In May 2021, the Land Rover was towed on a trailer to France by a friend of the family, who brought it to a barn on his farm, where it remains to this day.
However, Charles Forman recently launched a Kickstarter in a bid to raise funds to publish a new photo book containing around 300 photographs from his parents' overland journey and potentially restore the vehicle to its former glory.
"The original book had some photos," explains the designer, who launched explmore.com, a website focused on life-changing adventure, inspired by his parents' trip, in 2016. "But this is like a full collection of all photos."
The project is particularly important to Charles Forman, who has fond childhood memories of times spent traveling in the Land Rover and is keen to see the vehicle reimagined to its original exterior look and finish from the 1977 adventure.
"On a personal level, I'd love to be able to use it and go on adventures with my family to continue that sort of nostalgic legacy," he says.
"And It seems wasteful not to try to at least restore it in some sense. But the biggest part of it is to utilize it as a sort of source of inspiration."

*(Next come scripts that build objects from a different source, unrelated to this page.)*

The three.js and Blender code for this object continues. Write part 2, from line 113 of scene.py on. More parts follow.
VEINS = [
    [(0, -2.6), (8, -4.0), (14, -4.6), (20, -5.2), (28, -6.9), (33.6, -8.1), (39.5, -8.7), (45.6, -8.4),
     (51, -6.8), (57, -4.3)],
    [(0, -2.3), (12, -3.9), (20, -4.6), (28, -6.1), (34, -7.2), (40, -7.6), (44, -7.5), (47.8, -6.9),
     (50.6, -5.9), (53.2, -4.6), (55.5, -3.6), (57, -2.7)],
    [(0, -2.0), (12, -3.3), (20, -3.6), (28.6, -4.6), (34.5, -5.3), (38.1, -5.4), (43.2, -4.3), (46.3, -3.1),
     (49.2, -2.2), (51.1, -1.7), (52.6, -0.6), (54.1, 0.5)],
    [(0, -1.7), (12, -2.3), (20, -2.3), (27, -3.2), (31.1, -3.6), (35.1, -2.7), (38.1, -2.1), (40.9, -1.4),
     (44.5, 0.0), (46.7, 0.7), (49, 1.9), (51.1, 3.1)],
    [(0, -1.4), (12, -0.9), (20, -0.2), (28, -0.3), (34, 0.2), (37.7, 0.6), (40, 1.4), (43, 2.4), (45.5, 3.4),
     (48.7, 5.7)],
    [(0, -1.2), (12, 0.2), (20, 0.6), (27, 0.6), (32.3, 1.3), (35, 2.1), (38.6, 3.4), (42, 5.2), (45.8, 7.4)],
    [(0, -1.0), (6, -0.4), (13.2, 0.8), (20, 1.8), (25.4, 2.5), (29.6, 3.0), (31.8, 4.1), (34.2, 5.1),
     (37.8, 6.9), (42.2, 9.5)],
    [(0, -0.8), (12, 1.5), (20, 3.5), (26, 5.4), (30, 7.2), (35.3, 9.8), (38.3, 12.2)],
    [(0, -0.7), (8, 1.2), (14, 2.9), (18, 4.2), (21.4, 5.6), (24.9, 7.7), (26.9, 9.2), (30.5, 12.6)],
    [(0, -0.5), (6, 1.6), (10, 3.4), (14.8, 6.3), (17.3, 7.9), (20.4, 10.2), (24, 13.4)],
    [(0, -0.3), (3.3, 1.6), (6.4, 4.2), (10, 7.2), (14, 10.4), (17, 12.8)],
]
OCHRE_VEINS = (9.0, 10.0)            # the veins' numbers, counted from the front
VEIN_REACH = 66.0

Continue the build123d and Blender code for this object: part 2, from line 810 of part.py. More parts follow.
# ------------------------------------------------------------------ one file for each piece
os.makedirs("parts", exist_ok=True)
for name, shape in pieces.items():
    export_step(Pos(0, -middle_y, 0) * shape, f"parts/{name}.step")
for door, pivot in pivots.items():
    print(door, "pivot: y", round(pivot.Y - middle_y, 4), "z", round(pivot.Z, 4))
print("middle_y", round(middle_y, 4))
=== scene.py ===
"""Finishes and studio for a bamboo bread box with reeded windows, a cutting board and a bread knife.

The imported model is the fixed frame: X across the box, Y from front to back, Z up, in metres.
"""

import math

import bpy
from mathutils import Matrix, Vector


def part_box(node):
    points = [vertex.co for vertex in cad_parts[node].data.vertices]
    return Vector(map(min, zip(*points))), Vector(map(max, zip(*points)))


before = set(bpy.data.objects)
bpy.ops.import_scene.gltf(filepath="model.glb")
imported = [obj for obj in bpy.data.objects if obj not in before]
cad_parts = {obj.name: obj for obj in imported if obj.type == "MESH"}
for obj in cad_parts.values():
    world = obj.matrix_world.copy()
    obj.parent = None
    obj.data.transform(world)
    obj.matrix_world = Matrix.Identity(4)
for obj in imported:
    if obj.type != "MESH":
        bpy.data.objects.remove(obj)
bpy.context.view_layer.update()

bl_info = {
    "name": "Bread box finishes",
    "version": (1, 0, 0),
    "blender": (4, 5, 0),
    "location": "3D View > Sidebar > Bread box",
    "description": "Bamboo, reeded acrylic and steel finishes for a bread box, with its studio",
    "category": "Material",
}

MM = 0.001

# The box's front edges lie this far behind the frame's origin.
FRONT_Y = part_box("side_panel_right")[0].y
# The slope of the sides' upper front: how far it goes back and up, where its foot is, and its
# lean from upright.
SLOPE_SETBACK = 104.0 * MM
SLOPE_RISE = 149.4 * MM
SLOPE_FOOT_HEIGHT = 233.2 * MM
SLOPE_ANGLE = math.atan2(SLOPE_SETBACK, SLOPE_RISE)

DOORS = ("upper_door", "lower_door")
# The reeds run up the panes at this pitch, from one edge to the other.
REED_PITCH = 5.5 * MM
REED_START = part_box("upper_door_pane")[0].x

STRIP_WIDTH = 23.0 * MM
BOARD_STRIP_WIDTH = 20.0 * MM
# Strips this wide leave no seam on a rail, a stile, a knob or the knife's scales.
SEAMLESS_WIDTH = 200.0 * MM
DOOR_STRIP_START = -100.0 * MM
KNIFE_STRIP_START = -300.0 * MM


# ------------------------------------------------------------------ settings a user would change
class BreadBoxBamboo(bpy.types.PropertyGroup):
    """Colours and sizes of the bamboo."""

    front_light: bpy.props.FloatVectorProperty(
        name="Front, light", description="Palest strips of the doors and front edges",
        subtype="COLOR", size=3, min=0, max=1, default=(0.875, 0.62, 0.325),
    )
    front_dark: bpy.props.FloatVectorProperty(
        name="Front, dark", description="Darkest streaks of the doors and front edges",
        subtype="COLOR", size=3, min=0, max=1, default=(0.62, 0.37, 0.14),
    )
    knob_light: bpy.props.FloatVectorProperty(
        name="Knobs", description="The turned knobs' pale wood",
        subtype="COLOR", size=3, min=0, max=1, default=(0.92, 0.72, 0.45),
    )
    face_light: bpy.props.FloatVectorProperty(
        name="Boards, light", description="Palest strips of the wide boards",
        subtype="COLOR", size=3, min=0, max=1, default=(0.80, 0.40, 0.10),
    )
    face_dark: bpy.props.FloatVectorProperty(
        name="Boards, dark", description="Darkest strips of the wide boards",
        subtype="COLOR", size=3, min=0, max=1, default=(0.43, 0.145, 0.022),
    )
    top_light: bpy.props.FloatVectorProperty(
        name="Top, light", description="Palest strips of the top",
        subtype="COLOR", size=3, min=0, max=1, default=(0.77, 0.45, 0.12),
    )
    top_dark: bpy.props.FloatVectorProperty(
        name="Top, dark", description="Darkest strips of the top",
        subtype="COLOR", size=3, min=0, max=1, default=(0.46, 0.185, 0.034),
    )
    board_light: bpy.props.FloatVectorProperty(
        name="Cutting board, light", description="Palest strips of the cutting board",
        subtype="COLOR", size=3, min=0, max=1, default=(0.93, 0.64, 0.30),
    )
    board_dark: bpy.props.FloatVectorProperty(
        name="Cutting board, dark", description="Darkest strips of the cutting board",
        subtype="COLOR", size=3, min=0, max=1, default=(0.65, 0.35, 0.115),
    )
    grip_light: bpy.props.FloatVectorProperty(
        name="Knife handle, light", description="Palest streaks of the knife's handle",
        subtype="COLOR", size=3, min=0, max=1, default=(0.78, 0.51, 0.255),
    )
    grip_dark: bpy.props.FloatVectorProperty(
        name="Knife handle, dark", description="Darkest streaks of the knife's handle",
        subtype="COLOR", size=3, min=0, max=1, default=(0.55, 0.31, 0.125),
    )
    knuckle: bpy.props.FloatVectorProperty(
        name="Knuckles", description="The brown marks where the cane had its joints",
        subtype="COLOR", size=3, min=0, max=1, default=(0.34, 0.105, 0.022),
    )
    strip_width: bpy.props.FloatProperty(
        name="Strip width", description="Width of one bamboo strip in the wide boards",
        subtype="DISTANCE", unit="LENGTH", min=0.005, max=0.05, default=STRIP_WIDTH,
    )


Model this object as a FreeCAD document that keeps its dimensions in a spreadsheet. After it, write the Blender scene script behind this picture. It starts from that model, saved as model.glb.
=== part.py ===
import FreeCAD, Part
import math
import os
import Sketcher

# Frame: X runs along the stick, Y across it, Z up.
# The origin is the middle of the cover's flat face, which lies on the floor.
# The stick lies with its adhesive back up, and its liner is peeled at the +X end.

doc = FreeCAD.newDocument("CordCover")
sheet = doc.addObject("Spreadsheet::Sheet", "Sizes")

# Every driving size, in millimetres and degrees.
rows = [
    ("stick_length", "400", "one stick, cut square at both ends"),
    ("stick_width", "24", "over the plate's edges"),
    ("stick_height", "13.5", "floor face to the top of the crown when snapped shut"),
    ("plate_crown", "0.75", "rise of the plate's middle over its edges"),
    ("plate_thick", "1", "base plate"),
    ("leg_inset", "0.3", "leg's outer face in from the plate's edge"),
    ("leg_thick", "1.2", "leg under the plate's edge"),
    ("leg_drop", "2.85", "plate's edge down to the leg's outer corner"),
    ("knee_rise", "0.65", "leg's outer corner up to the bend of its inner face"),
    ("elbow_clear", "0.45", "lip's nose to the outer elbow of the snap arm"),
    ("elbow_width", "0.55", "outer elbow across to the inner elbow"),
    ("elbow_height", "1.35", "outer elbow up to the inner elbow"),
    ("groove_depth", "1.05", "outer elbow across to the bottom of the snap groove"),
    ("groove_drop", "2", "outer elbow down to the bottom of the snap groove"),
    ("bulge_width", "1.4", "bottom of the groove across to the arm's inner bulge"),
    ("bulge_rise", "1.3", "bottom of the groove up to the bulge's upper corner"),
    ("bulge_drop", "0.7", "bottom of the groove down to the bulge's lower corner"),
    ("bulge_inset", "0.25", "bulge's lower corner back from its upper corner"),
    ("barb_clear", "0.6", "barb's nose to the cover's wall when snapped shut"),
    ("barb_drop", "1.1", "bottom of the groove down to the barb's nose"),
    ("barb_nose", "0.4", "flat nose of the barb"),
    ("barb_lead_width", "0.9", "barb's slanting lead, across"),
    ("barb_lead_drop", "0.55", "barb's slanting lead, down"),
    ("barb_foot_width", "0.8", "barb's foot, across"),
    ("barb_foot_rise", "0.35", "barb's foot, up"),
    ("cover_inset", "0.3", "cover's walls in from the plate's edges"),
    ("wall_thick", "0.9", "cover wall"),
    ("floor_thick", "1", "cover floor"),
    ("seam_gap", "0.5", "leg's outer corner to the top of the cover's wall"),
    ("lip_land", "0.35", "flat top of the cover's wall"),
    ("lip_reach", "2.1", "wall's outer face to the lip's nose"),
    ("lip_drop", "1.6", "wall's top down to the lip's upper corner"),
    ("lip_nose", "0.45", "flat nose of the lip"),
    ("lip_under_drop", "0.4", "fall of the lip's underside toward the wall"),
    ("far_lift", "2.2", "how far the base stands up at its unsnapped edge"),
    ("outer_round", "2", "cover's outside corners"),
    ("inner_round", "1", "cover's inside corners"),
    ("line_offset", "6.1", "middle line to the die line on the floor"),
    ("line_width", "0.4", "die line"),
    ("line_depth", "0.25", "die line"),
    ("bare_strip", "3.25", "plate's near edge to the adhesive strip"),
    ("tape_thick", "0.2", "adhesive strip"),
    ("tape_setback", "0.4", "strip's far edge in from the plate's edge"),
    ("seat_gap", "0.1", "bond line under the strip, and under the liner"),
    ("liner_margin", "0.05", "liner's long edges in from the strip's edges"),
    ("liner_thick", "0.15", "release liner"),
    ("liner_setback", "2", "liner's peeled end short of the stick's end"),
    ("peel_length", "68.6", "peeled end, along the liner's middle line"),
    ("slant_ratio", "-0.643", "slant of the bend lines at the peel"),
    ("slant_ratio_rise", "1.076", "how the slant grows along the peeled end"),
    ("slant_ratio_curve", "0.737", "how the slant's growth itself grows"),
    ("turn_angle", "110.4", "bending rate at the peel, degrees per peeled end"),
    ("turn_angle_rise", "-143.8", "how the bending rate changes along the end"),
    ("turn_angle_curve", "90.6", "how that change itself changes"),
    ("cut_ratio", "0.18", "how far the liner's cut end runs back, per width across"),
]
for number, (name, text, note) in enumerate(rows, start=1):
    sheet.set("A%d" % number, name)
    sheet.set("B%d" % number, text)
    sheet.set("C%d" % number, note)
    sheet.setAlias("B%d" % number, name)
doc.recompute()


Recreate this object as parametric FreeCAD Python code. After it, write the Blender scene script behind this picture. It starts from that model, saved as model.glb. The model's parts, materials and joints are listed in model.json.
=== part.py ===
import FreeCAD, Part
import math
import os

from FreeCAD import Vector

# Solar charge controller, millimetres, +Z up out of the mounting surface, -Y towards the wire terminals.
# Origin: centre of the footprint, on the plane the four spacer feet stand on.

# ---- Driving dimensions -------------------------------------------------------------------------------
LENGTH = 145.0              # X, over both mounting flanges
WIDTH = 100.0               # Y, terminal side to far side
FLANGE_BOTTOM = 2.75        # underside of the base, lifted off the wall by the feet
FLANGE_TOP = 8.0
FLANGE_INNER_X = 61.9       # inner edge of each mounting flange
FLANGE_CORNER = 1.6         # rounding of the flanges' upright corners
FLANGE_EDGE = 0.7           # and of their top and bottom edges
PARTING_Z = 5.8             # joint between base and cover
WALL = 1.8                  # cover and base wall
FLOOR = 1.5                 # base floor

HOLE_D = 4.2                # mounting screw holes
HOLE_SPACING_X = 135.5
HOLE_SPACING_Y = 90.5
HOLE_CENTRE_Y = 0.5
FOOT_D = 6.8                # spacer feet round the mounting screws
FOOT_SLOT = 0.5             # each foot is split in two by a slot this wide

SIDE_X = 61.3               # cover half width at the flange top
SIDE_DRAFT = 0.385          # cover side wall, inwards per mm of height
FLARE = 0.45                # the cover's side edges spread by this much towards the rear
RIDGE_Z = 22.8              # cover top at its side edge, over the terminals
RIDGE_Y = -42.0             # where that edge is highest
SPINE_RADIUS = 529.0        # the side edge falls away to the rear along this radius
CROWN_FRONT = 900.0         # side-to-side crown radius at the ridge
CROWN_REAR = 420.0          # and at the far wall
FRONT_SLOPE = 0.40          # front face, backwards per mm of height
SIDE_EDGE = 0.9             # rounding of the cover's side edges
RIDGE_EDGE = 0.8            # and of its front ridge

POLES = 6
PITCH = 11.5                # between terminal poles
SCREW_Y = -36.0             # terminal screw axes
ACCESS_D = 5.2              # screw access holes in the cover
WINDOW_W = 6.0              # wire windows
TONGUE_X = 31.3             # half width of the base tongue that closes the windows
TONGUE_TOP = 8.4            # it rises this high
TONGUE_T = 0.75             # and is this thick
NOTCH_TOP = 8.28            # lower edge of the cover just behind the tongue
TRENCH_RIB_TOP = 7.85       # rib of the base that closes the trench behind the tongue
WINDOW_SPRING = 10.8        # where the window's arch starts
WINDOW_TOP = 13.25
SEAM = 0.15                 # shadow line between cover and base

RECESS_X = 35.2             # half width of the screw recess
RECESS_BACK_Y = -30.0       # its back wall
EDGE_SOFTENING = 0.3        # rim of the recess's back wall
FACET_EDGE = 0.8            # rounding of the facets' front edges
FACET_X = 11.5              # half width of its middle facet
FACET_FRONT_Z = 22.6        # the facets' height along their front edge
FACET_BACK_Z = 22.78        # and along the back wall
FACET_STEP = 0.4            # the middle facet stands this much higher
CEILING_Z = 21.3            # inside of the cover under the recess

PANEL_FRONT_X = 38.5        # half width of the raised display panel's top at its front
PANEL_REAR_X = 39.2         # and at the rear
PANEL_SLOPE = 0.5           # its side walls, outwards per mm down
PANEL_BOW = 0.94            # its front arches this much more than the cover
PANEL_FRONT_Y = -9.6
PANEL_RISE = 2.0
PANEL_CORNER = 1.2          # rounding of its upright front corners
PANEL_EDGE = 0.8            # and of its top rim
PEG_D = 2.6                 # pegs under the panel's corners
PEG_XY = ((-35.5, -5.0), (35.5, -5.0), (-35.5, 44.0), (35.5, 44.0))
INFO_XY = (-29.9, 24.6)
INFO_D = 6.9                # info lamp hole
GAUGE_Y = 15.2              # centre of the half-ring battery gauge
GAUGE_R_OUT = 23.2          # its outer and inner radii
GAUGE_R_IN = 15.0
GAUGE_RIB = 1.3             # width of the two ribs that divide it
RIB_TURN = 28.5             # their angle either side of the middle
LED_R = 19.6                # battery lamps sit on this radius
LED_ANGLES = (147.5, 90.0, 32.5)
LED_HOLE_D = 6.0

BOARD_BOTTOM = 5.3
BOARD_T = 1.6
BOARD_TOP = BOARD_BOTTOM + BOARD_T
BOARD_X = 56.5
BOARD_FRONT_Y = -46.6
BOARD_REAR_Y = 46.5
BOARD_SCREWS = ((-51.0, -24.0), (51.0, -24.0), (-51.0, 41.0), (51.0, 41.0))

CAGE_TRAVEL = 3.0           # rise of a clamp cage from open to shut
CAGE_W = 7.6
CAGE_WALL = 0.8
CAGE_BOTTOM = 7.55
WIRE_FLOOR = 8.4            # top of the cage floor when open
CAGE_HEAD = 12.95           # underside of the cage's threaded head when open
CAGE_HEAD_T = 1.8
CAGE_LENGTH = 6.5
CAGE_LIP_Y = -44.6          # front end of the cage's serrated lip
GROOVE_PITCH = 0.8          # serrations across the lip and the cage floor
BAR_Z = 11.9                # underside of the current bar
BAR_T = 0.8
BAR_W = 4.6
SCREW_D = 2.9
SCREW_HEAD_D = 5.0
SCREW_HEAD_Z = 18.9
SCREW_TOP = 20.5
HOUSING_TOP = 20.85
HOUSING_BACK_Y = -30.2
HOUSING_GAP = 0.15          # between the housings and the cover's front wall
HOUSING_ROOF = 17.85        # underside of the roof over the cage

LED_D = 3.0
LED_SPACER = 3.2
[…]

He goes on to explain that fans of "Strangers Like Angels," and others who've come across his parents' story, are often interested in seeing the vehicle in the flesh.
While the Land Rover would need to go through various modernizations, with existing parts repaired or replaced, in order to be roadworthy again, Charles Forman has been researching potential solutions, including converting the engine to an electric one.
"Nowadays, a lot of these old Land Rovers are being converted to electric because of technology," says Charles Forman. "And I think that that would be a cool thing to do."
While this certainly won't be a simple task, he believes that the vehicle could still have more adventures ahead of it in the future.
"We hope to use it to share with others at special events and maybe take on further overland adventures to places it has not yet been driven to," he adds.